- [Modeling code records]
-- Start --

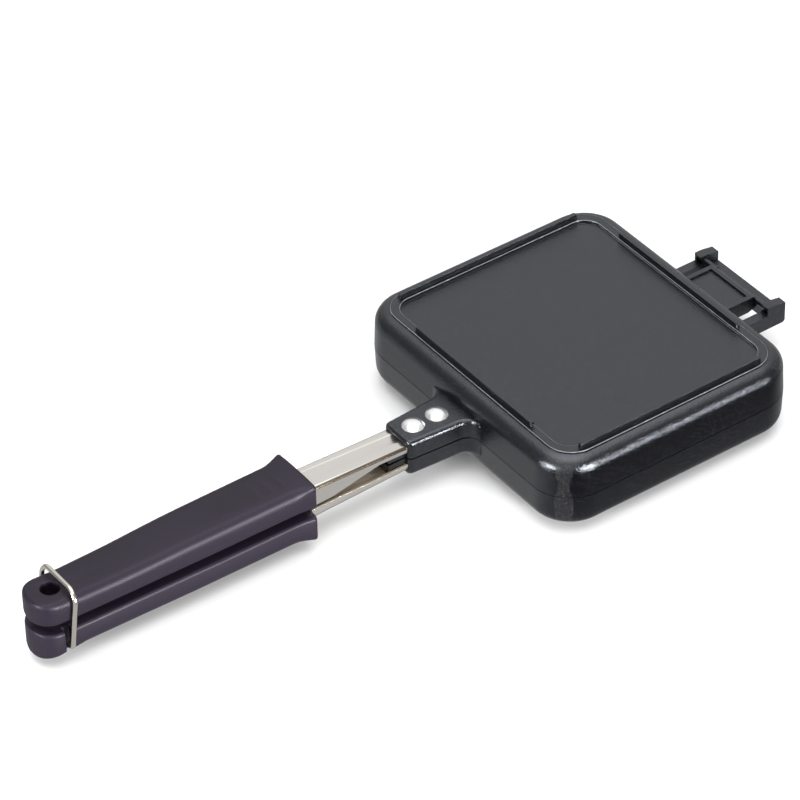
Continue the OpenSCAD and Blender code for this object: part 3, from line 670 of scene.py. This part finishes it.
def addStudio(spec):
    lightTent(spec)
    bpy.ops.mesh.primitive_plane_add(size=spec["floorSize"], location=(0, 0, 0))
    floor = bpy.context.object
    floor.name = "paleFloor"
    paint, tree, shader, put, link = startMaterial("paleFloor")
    shader.inputs["Base Color"].default_value = spec["floorColour"]
    shader.inputs["Roughness"].default_value = spec["floorRough"]
    shader.inputs["Specular IOR Level"].default_value = spec["floorShine"]
    place = put("ShaderNodeTexCoord")
    parts = put("ShaderNodeSeparateXYZ")
    link(place.outputs["Object"], parts.inputs["Vector"])
    # the floor glows for glossy rays only: a painted reflection, with a painted shadow in front of the
    # plates that darkens their front walls
    inFront = rangeOf(put, link, parts.outputs["Y"], 1, 0, *spec["paintedShadeAlong"])
    beside = rangeOf(put, link, parts.outputs["X"], 0, 1, *spec["paintedShadeAcross"])
    before = rangeOf(put, link, parts.outputs["X"], 1, 0, *spec["paintedShadeEnd"])
    paintedShade = product(put, link, product(put, link, inFront, beside), before)
    glow = put("ShaderNodeEmission")
    link(rangeOf(put, link, paintedShade, *reversed(spec["floorGlowInReflections"]), 0, 1), glow.inputs["Strength"])
    ray = put("ShaderNodeLightPath")
    choose = put("ShaderNodeMixShader")
    link(ray.outputs["Is Glossy Ray"], choose.inputs["Fac"])
    link(shader.outputs["BSDF"], choose.inputs[1])
    link(glow.outputs["Emission"], choose.inputs[2])
    link(choose.outputs["Shader"], tree.nodes["Material Output"].inputs["Surface"])
    floor.data.materials.append(paint)
    bpy.context.scene.view_settings.view_transform = "Standard"
    print("studio is lit")


addCamera(photoCamera)
addStudio(studio)
addCasting("upperCasting", "upper_plate", "lid", 1, 17.10 * mm, castings)
addCasting("lowerCasting", "lower_plate", "base", -1, 15.95 * mm, castings)
addStrap("upperStrap", "upper_strap", "lid", 1, straps)
addStrap("lowerStrap", "lower_strap", "base", -1, straps)
addRivets("upperRivetHeads", "upper_rivets", "lid", 1, rivetHead)
addRivets("lowerRivetHeads", "lower_rivets", "base", -1, rivetHead)
for spec in easedPieces:
    piece = copyOfNode(spec["node"], spec["name"])
    easeEdges(piece, spec["width"], spec["fromAngle"])
    piece.data.materials.append(finishes[spec["finish"]])
    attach(piece, spec["body"])
    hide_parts(spec["node"])
    print(spec["name"], "has", len(piece.data.polygons), "faces")

keptNodes = {
    "upper_grip_screw": "screwSteel",
    "lower_grip_screw": "screwSteel",
    "lock_ring": "ringWire",
}
for node, finish in keptNodes.items():
    for slot in nodes[node].material_slots:
        slot.material = finishes[finish]
    print(node, "is finished in", finish)

bpy.context.view_layer.update()
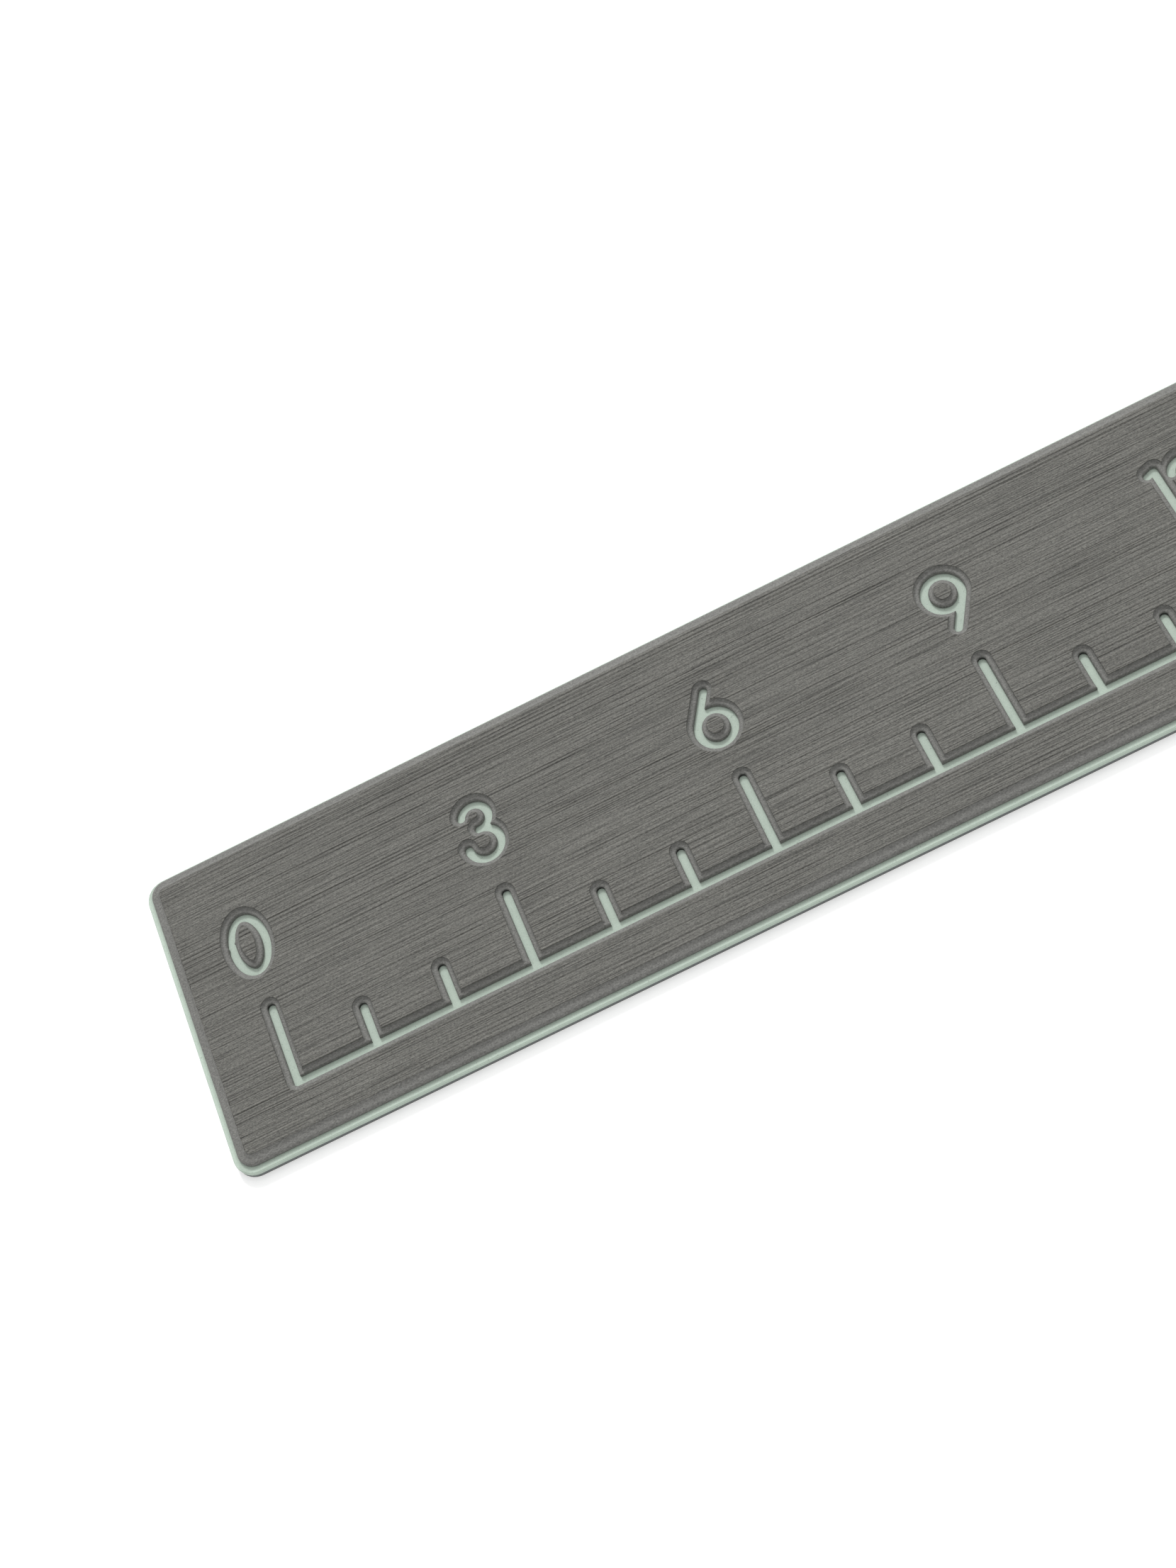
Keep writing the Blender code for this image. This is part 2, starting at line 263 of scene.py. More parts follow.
def segment_distance(points, segments):
    """Distance from each point to the nearest of the segments, as far as it matters."""
    nearest = np.full(len(points), FAR_REACH)
    x, y = points[:, 0].copy(), points[:, 1].copy()
    for x0, y0, x1, y1 in segments:
        reach = math.dist((x0, y0), (x1, y1)) / 2.0 + FAR_REACH
        beside = np.abs(x - (x0 + x1) / 2.0) < reach
        near = np.flatnonzero(beside & (np.abs(y - (y0 + y1) / 2.0) < reach))
        rel_x, rel_y = x[near] - x0, y[near] - y0
        run_x, run_y = x1 - x0, y1 - y0
        along = np.clip((rel_x * run_x + rel_y * run_y) / max(run_x ** 2 + run_y ** 2, 1e-12), 0.0, 1.0)
        gap = np.hypot(rel_x - along * run_x, rel_y - along * run_y)
        nearest[near] = np.minimum(nearest[near], gap)
    return nearest


def burr_table():
    """Every burr as x, y, growth and size."""
    burrs = [(tick_x(inch) + TICK_BURR[0], *TICK_BURR[1:]) for inch in range(1, SCALE_INCHES + 1)]
    burrs += [(tick_x(0) + x, y, growth, size) for x, y, growth, size in ZERO_BURRS]
    return [(x, BASE_LINE_Y + y, growth, size) for x, y, growth, size in burrs]


BURRS = burr_table()


def burr_growth(points):
    """How far the burrs push the foam's walls out over the routed floor."""
    growth = np.zeros(len(points))
    low, high = points.min(axis=0), points.max(axis=0)
    for x, y, most, size in BURRS:
        reach = BURR_CUTOFF * size
        across = low[0] < x + reach and x - reach < high[0]
        if across and low[1] < y + reach and y - reach < high[1]:
            near = np.abs(points - (x, y)).max(axis=1) < reach
            growth[near] += most * np.exp(-((points[near] - (x, y)) ** 2).sum(axis=1) / size ** 2)
    return growth


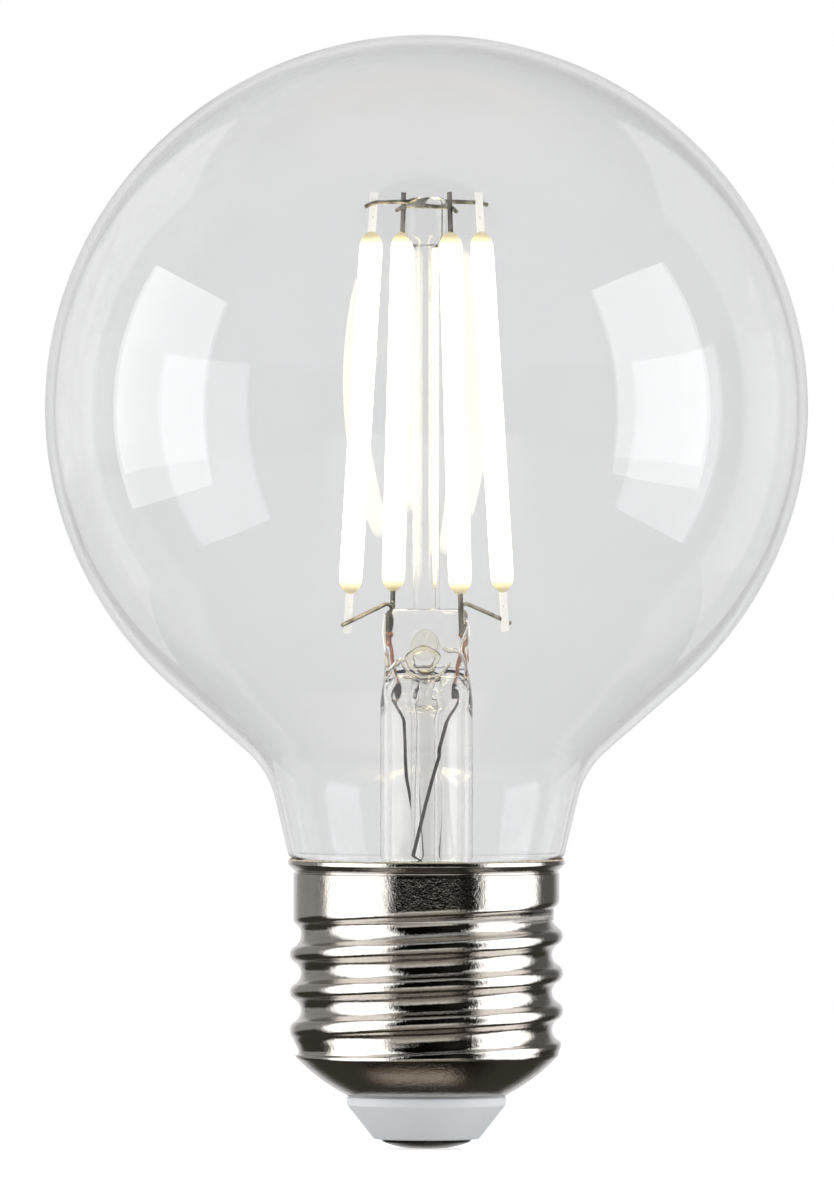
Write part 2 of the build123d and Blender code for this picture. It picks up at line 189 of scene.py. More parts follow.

-- End --

- [What to work on]
Lines from the records above that hold "More" are the ones to list.

- [Final answer]
Keep writing the Blender code for this image. This is part 2, starting at line 263 of scene.py. More parts follow.
Write part 2 of the build123d and Blender code for this picture. It picks up at line 189 of scene.py. More parts follow.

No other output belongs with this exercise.